Hemos visto en esta serie cómo el relato novelesco, que da vida en la ficción a una infinita variedad de personajes femeninos, se convierte en fecundo campo de experimentación de teorías estéticas y de normas sobre el “deber ser”, pero, también y, sobre todo, de la función de la mujer y su lugar en la sociedad.

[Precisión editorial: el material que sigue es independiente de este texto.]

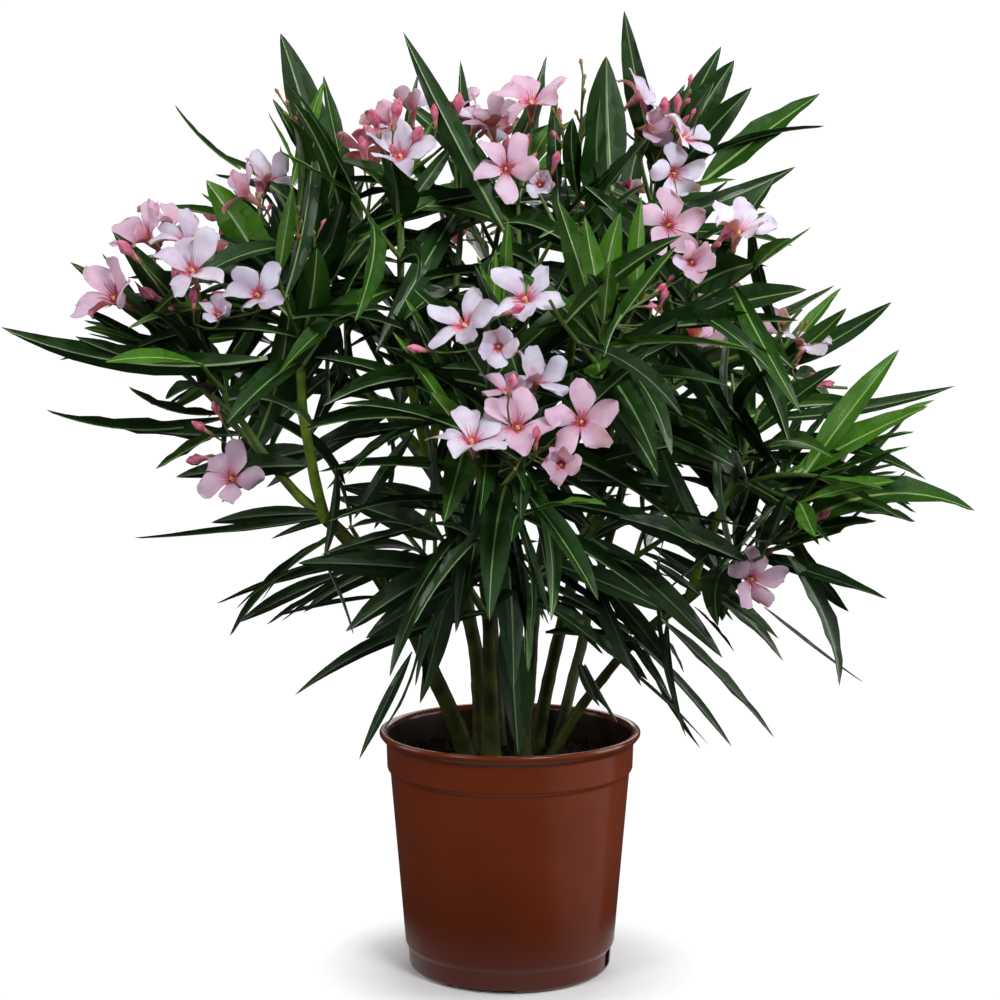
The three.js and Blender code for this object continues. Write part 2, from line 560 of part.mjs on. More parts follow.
// ---------------------------------------------------------------- room for each mass
// Each shoot owns the room nearest to its own line. A leaf keeps to that room, and clear of every other piece.
// Seen from the front, the long leaves' tips draw the crown's outline round its heart.
const HEART = new THREE.Vector3(-8, 0, 410);
const DEPTH = 250; // how far the crown reaches to the front and to the back
const bearing = (p) => Math.atan2(p.z - HEART.z, p.x - HEART.x) / (2 * Math.PI) + 0.5;
const reachOf = (p) => Math.hypot(p.z - HEART.z, p.x - HEART.x);
const OUTLINE_STEPS = 28;
const outline = new Array(OUTLINE_STEPS).fill(170);
for (const { plan } of shoots) {
  for (const [x, y, z] of plan.leads) {
    const tip = new THREE.Vector3(x, y, z);
    const step = Math.floor(bearing(tip) * OUTLINE_STEPS) % OUTLINE_STEPS;
    outline[step] = Math.max(outline[step], reachOf(tip));
  }
}

// Over 1 outside the crown, under 1 inside it.
function outness(p) {
  const at = bearing(p) * OUTLINE_STEPS - 0.5 + OUTLINE_STEPS;
  const low = Math.floor(at);
  const edge = mix(outline[low % OUTLINE_STEPS], outline[(low + 1) % OUTLINE_STEPS], at - low);
  return Math.hypot(reachOf(p) / edge, (p.y / DEPTH) * 0.9);
}

const roomLines = shoots.map(({ curve }) => {
  const foot = curve.getPoint(0.2);
  return new THREE.Line3(foot, curve.getPoint(1).lerp(foot, -0.6));
});

function inOwnRoom(index, point) {
  const near = new THREE.Vector3();
  const away = (line) => line.closestPointToPoint(point, true, near).distanceTo(point);
  const own = away(roomLines[index]);
  return roomLines.every((line, i) => i === index || own < away(line) + SHARED_ROOM);
}

const placed = []; // every piece so far, as {owner, solid, box}

function note(owner, solid, leaf = false) {
  placed.push({ owner, solid, leaf, box: solid.boundingBox() });
}

const apart = (a, b) => [0, 1, 2].some((k) => a.min[k] > b.max[k] || b.min[k] > a.max[k]);

// A piece is blocked where it touches another shoot or limb, or where it runs deep into its own shoot's leaves.
function blocked(owner, solid) {
  const box = solid.boundingBox();
  return placed.some((other) => {
    if (apart(box, other.box)) return false;
    const shared = solid.intersect(other.solid);
    return other.owner === owner ? other.leaf && shared.volume() > CROSSING : !shared.isEmpty();
  });
}

// A leaf that would reach out of the crown is shorter; one that would have to be very short isn't there.
function fitted(leaf) {
  for (const share of [1, 0.9, 0.8, 0.7]) {
    const shorter = { ...leaf, length: leaf.length * share };
    if (outness(leafStations(shorter)[2]) < 1) return shorter;
  }
  return null;
}

function leafStations(leaf) {
  const bend = Math.abs(leaf.bend) < 1e-3 ? 1e-3 : leaf.bend;
  return [0.35, 0.7, 1].map((v) => {
    const p = leaf.root.clone().addScaledVector(leaf.lead, (Math.sin(bend * v) * leaf.length) / bend);
    return p.addScaledVector(leaf.toward, ((1 - Math.cos(bend * v)) * leaf.length) / bend);
  });
}

// ---------------------------------------------------------------- pot and soil
function potSolid() {
  const { height, rim, lip, collar, collarDrop, shoulder, heel, heelHeight, foot, footChamfer, wall, floor } = POT;
  const outer = [
    [0, 0],
    [foot - footChamfer, 0],
    [foot, footChamfer * 0.8],
    [foot + 1, heelHeight - 3],
    [heel, heelHeight],
    [shoulder, height - collarDrop - 3],
    [collar - 0.6, height - collarDrop],
    [collar, height - lip],
    [rim - 1, height - lip + 1.5],
    [rim, height - lip / 2],
    [rim - 1.8, height - 1],
    [rim - 4, height],
    [collar - wall + 1, height - 2.5],
    [collar - wall - 0.4, height - lip],
    [collar - wall - 1, height - collarDrop],
    [shoulder - wall, height - collarDrop - 4],
    [heel - wall, heelHeight],
    [foot - wall, floor + wall],
    [0, floor + wall],
  ];
  const profile = outer.map(([r, z]) => new THREE.Vector2(r, z));
  const lathe = new THREE.LatheGeometry(profile, POT.sides).rotateX(Math.PI / 2);
  let solid = toSolid(lathe);
  // The underside is flat, with a ring-shaped groove that drains through notches in the edge and slots over them.
  const groove = [
    new THREE.Vector2(DRAIN.pad, -1),
    new THREE.Vector2(foot - 10, -1),
    new THREE.Vector2(foot - 10, DRAIN.rise),
    new THREE.Vector2(DRAIN.pad, DRAIN.rise),
    new THREE.Vector2(DRAIN.pad, -1),
  ];
  solid = solid.subtract(toSolid(new THREE.LatheGeometry(groove, POT.sides).rotateX(Math.PI / 2)));
  for (let k = 0; k < DRAIN.gaps; k++) {
    const turn = DRAIN.first + (k / DRAIN.gaps) * 2 * Math.PI;
    const gap = new THREE.BoxGeometry(40, DRAIN.width, DRAIN.rise * 2).translate(foot, 0, 0).rotateZ(turn);
    solid = solid.subtract(toSolid(gap));
    if (k % 2 === 0) continue;
    const { slotWidth, slotLow, slotHigh } = DRAIN;
    const slot = new THREE.BoxGeometry(12, slotWidth, slotHigh - slotLow).translate(foot, 0, (slotLow + slotHigh) / 2);
    solid = solid.subtract(toSolid(slot.rotateZ(turn)));
  }
  return solid;
}

function soilSolid() {
  const { foot, heel, heelHeight, shoulder, collar, wall, floor, height, collarDrop } = POT;
  const inset = wall + GAP + 0.5;
  const slope = (SOIL_TOP - heelHeight) / (height - collarDrop - 4 - heelHeight);
  const top = Math.min(mix(heel, shoulder, slope), collar - 1) - inset;
  const profile = [
    [0, floor + wall + GAP],
    [foot - inset - 4, floor + wall + GAP],
    [heel - inset - 1, heelHeight],
    [shoulder - inset - 0.6, height - collarDrop - 5],
    [top, SOIL_TOP],
    [0, SOIL_TOP],
  ];
  const lathe = new THREE.LatheGeometry(profile.map(([r, z]) => new THREE.Vector2(r, z)), POT.sides);
  return toSolid(lathe.rotateX(Math.PI / 2));
}

// ---------------------------------------------------------------- putting it together
const finish = (color, roughness) => new THREE.MeshStandardMaterial({ color, roughness, metalness: 0 });
const MATERIALS = {
  pot: finish(0x7a3a2a, 0.35),
  soil: finish(0x1e1610, 0.95),
  bark: finish(0x4a5a2c, 0.7),
  foliage: finish(0x1f4a24, 0.45),
};

const oleander = new THREE.Group();

// The largest closed body of a solid goes in; loose scraps and sealed hollows are left out.
function include(name, solid, material) {
  const whole = toSolid(toGeometry(solid.simplify(0.2))).decompose().filter((piece) => piece.volume() > 0);
  whole.sort((a, b) => b.volume() - a.volume());
  const mesh = new THREE.Mesh(toGeometry(whole[0]), material);
  mesh.name = name;
  oleander.add(mesh);
}

const pot = potSolid();
const soil = soilSolid();
note("pot", pot);
note("soil", soil);
include("pot", pot, MATERIALS.pot);
include("soil", soil, MATERIALS.soil);
for (const limb of Object.values(limbs)) {
  const solid = limbSolid(limb);
  note(limb.name, solid);
  include(limb.name, solid, MATERIALS.bark);
}

// Twigs and flowers first, then the long leaves, then whorl after whorl from the tips down.
for (const shoot of shoots) shoot.twigs = sideTwigs(shoot);
const masses = shoots.map((shoot) => {
  const radiusAt = radiusOf(shoot);
  const from = shoot.taken + GAP / shoot.curve.getLength();
  const segments = Math.max(2, Math.round(shoot.curve.getLength() / 40));
  const body = stretch(shoot.curve, from, 1);
  let solid = rod(body, (u) => radiusAt(mix(from, 1, u)), TWIG.sides, segments);
  for (const twig of shoot.twigs) {
    const part = rod(twig.curve, (u) => mix(TWIG.tip * 1.3, TWIG.tip * 0.8, u), TWIG.sides, 1);
    if (blocked(shoot.name, part)) twig.dropped = true;
    else solid = solid.add(part);
  }
  note(shoot.name, solid);
  if (!shoot.plan.blooms) return solid;
  const head = headOf(shoot);
  const stem = shoot.curve.getPoint((shoot.plan.cyme ?? 1) - 0.02);
  const stalk = new THREE.LineCurve3(stem, head.clone().lerp(stem, -0.08));
  const flowers = [rod(stalk, () => TWIG.tip * 0.9, TWIG.sides, 1)];
  const { blooms } = shoot.plan;
  blooms.forEach((bloom, i) => flowers.push(bloomSolid(bloom, stalk.getPoint(0.3 + (0.6 * (i + 0.5)) / blooms.length))));
  for (const flower of flowers) {
    if (blocked(shoot.name, flower)) {
      console.log(`${shoot.name} has a flower in another shoot's way`);
      continue;
    }
    note(shoot.name, flower);
    solid = solid.add(flower);
  }
  return solid;
});

let kept = 0;
let outside = 0;
let crowded = 0;
let touching = 0;
function tryLeaf(index, wished) {
  const { name } = shoots[index];
  const leaf = wished.rank === 0 ? wished : fitted(wished);
  if (!leaf) {
    outside++;
    return false;
  }
  const roomy = leaf.rank === 0 || leafStations(leaf).every((point) => inOwnRoom(index, point));
  if (!roomy) {
    crowded++;
    return false;
  }
  if (blocked(name, leafSolid(leaf, MARGIN))) {
    touching++;
    return false;
  }
  const solid = leafSolid(leaf);
  note(name, solid, true);
  masses[index] = masses[index].add(solid);
  kept++;
  return true;
}

// A long leaf that meets something is tried again further to the front and to the back.
shoots.forEach((shoot, index) => {
  const tries = [0, -12, 12, -24, 24, -36, 36, -50, 50].map((nudge) => leadLeaves(shoot, nudge));
  shoot.plan.leads.forEach((lead, i) => {
    if (!tries.some((leaves) => tryLeaf(index, leaves[i]))) console.log(`${shoot.name} lost long leaf ${i}`);
  });
});
const ruled = shoots.map((shoot) => [shoot, ...shoot.twigs.filter((twig) => !twig.dropped)].flatMap(ruledLeaves));
const mostWhorls = Math.max(...ruled.flat().map((leaf) => leaf.rank));
for (let rank = 1; rank <= mostWhorls; rank++) {
  ruled.forEach((leaves, index) => {
    for (const leaf of leaves) if (leaf.rank === rank) tryLeaf(index, leaf);
  });
}
masses.forEach((solid, index) => include(shoots[index].name, solid, MATERIALS.foliage));
console.log(`${kept} leaves kept, ${outside} outside the crown, ${crowded} crowded out, ${touching} in the way`);

export default oleander;
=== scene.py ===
# %% [markdown]
# # A potted oleander
# An oleander is a shrub of many stems. Each stem forks, each fork carries whorls of three long leaves, and
# the ends of the branches carry loose heads of five-petalled flowers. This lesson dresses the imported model
# of such a plant in its nursery pot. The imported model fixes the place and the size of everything. The steps
# are the stage, the plan of the plant, the finishes, the limbs, the leaves, the flowers, the pot and the
# soil.

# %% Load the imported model
import math
import bpy
import numpy as np
from mathutils import Matrix, Vector
from mathutils.kdtree import KDTree


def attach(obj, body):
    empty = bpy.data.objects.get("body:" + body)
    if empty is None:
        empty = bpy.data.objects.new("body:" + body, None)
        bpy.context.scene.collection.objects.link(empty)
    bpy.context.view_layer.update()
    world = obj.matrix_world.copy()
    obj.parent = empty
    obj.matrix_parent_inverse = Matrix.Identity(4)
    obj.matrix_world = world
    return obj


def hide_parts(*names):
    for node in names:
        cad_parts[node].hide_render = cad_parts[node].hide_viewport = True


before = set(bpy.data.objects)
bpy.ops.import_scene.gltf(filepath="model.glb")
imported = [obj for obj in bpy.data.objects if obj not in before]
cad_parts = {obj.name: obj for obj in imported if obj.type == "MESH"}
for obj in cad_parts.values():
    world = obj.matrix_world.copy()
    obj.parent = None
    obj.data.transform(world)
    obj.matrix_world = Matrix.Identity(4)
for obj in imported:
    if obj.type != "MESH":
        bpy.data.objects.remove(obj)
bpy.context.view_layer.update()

MM = 0.001  # sizes below are in millimetres, and Blender works in metres
print("packed nodes:", len(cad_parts))

# %% [markdown]
# ## Stage
# The plant stands on a plain pale floor against white, in soft light. The camera stands a little above the
# middle of the crown and looks slightly down. A white world would light the inside of the crown as much as
# its outside, so the world is white only where the camera sees it, and dim as a lamp and in reflections.
# Area lamps all round do the rest, because their light comes from the sides and leaves the inside of the
# crown in shade.

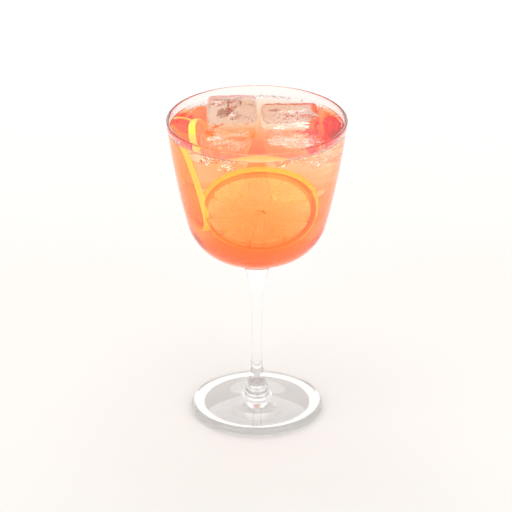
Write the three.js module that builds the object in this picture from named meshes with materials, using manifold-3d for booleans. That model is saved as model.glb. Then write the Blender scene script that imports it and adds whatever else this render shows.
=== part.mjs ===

Así lo demuestra una novela canónica del español Juan Valera (1824-1905), Pepita Jiménez, publicada en 1874. Autor de una importante labor crítica (se hizo famoso su largo artículo sobre Azul, de Rubén Darío, que el poeta nicaragüense quiso que figurara como prólogo en las siguientes ediciones), Valera estaba al tanto de las corrientes literarias de moda en su tiempo y supo encontrar un equilibrio que eludía el excesivo dramatismo que el Romanticismo podía aportar, a la vez que descartaba las sórdidas representaciones del Naturalismo, que introducía en España, por ejemplo, Emilia Pardo Bazán. De ello es ejemplo, precisamente, Pepita Jiménez.

Desde el idealismo platónico, Valera entendía que el arte debía servir “a la mejora espiritual del ser humano” y de ahí el tratamiento que recibe Pepita Jiménez, joven viuda quien, con sus encantos, desvía la vocación de un seminarista, hijo del hombre que, curiosamente, la pretende. Un caso como éste podía sacudir el orden social en la provincia andaluza donde transcurre la historia; pero Valera es capaz de darle una vuelta de tuerca e imprimir poesía y verdad a su prosa, para referir las estrategias de seducción de la viuda y acomodar los hechos de tal modo que ⸺lejos del Zola de La falta del abate Mouret, o del Eça de Queirós de El crimen del padre Amaro (ambas de1875, año siguiente de Pepita…), e incluso de la posterior La regenta (1885), de Leopoldo Alas⸺ evitar el escándalo de su público y lograr una narración amable.

Recurre el narrador a la técnica del “manuscrito encontrado”, y apoya su relato en una serie de cartas supuestamente recibidas a la muerte del deán de la catedral, desde un lugar que no se precisa. El relato empieza con la carta del joven seminarista Luis de Vargas, dirigida a su tío, en la que narra los pormenores del regreso a la casa de su padre y la impresión que despierta en él Pepita Jiménez. Conoce que es una joven y hermosa viuda que, debido a la estrechez económica de su familia, se había casado a los dieciséis años con su acaudalado y muy anciano tío, de quien heredó una gran fortuna.

El narrador se encarga de amortiguar las críticas que pudieran caer sobre la muchacha por tan peculiar alianza, pese al evidente interés económico que motivó su decisión. Lo que importa realmente es su convivencia de tres años con el anciano, a cuyo cuidado se entregó con fervor. La imagen que se ofrece de la protagonista, en principio pasa por la mirada del joven seminarista Luis quien, sin embargo, no ve cómo la mujer, a la que idealiza, despliega sus estrategias de seducción. Próximo a cumplir veintidós años, el joven sufre sin saberlo una melancolía y un abandono que lo alejan de su vocación inicial.

Ahora bien, el autor entiende que la imagen de Pepita debe ser contrastada para que el lector se forme una idea ajustada del personaje. Además de las cartas de Luis, Valera introduce una segunda parte, que titula “Paralipómenos”, apéndices, y anotaciones complementarias al relato. En ellos se da cuenta de la intriga amorosa, de los modos de Pepita y del papel de Antoñona, su servidora y confidente, así como la visión deán, a quien la joven confiesa sus dilemas amorosos. También se le ofrece al lector la perspectiva de las gentes del pueblo, las habladurías que atentan contra el honor de la joven. Todo acaba resolviéndose al modo tradicional, con un duelo en el que el enamorado lucha contra el maledicente que pone en entredicho el honor de su amada y con la esperada boda.

Importan, a la postre, las ideas de Valera sobre la novela que, a su juicio, solo debe ofrecer un final feliz. También su concepción de la sociedad como un cuerpo donde tienen acomodo tanto el deber ser como el parecer, y donde la honradez de la mujer se impone por encima de los códigos de la sociedad, cuyo orden se sostiene gracias al arte las sutilezas y las medias verdades. Destacan los paralelismos entre la entrega a una vocación religiosa y el matrimonio, pues la conclusión será que: “El hombre puede servir a Dios en todos los estados y condiciones”.